Five principles for cognitive ease in writing
You don't need a writing degree to fix this. A few deliberate habits go a long way:
1. One idea per sentence. If a sentence contains two thoughts, split it. If you need to take a breath while reading it aloud, it's too long.
2. Make structure visible. Short paragraphs. Headings. Bullet points when listing things. Visual structure tells the reader's brain: this is organized, this is safe to trust.
3. Choose active voice. "We'll send the proposal tomorrow" beats "The proposal will be sent to you tomorrow." Active voice is more direct, more personal, and significantly easier to process.
4. Use simple words. "Use" instead of "utilize." "Show" instead of "demonstrate." Oppenheimer proved it: complex vocabulary doesn't impress anyone. It just gets in the way.

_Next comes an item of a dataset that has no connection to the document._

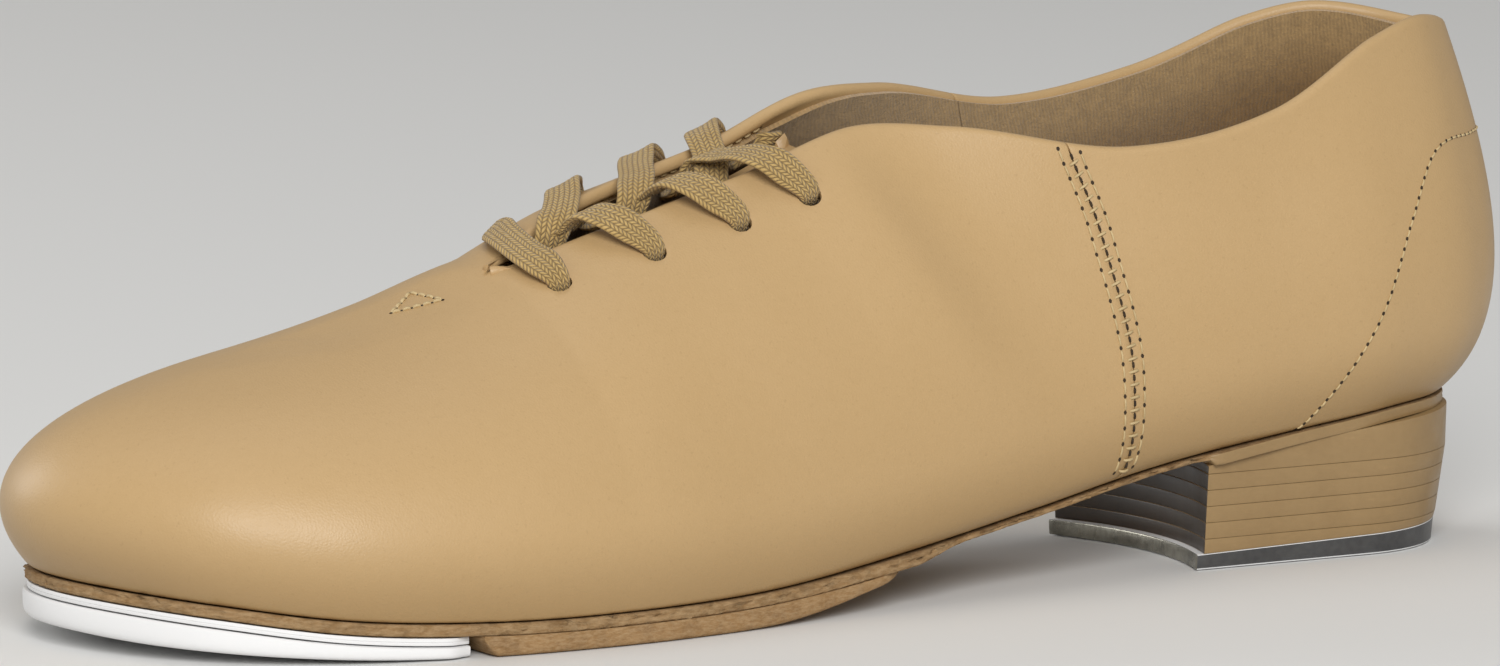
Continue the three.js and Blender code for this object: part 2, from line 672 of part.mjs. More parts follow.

5. Write for the reader, not for yourself. What does the reader know? What do they need to do after reading your message? What context are they missing? Shifting your perspective from writer to reader instantly improves clarity.
Why this is harder than it sounds — and what helps
These principles are straightforward on paper. Applying them consistently is another story.
After a long day, on your thirtieth email, with four projects competing for mental bandwidth — you don't write the way you'd like to. You write the way you think. And thinking is rarely as structured as good writing needs to be.
This is where AI tools become genuinely useful. Not as a replacement for thought, but as a bridge between what you meant to say and what actually ends up on the page.
Schriftly is a desktop app for Windows and macOS that does exactly this. Select text in any application — your email client, Slack, a Word document — press a keyboard shortcut, and the text comes back clearer, tighter, easier to read. No copying to a browser tab. No switching contexts. No interruption.
The result: your messages create cognitive ease for whoever reads them. They land. They stick. They persuade.
The bottom line
Clear writing isn't a soft skill. It's a strategic advantage. Every sentence that's easy to read builds trust. Every sentence that isn't chips away at it.
This has nothing to do with being a "good writer." It has everything to do with awareness — and having the right tools to close the gap between intention and expression.
If Kahneman taught us anything, it's this: the brain always takes the path of least resistance. Make sure that path leads to your message.